# What we think we know about ourselves



## desiderata (Jan 27, 2018)

I have learned it is crucial to share our thoughts with others both from those close to us and those from an objective point of view. This is a balance that helps us understand what's important to our friends and loved ones, while talking and listening to others in our work settings, social settings, or our "little societies" as I like to call them. It helps us with our perception of the world. Without judgement we can possibly hear the story of one's life because as we know everyone has a story to tell. This can lead us to the truth that we are all not that different from one another once we get to the heart of things and possibly change the things we disagree on. 

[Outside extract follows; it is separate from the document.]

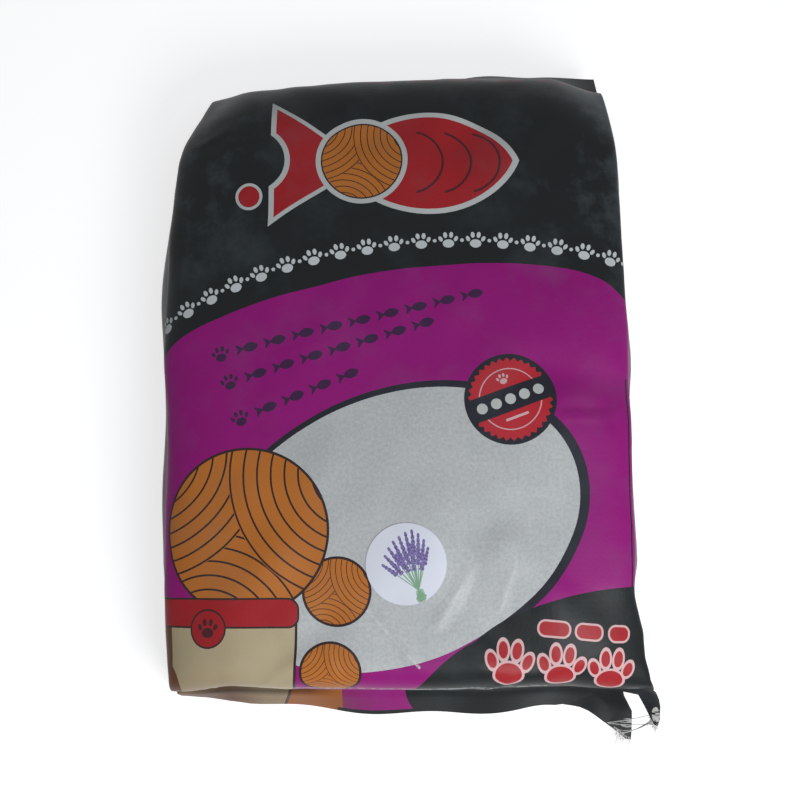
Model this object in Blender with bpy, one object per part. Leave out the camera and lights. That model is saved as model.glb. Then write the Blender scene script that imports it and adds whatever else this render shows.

I have a co-worker who I've become friends with and little by little we've shared our stories. He once mentioned some school children had thrown his 7 year-old son's new hat and scarf out of the school bus window. When learning about this he punched his son in the chest and said you have to stand up to people and be a man. I think he saw the shock and disappointment I had on my face for a split second. I didn't verbally respond at that moment. Instead, over the course of a couple of months I brought in an unopened geode, a mineral chart with small bits of the minerals glued to it, and a microscope. I had learned that his son liked science in school and I have two grown boys that have long forgotten we had these things. 

And one day he tells me his son said "daddy, I want to read every book in the library" and that he really liked school and learning. All I said was look man, your boy idolizes you, looks to you for answers and just wants to make you proud of him. 

It is one of the greatest feelings I've had being a father. And yes, I didn't know it or appreciate then near as much as I do now.


----------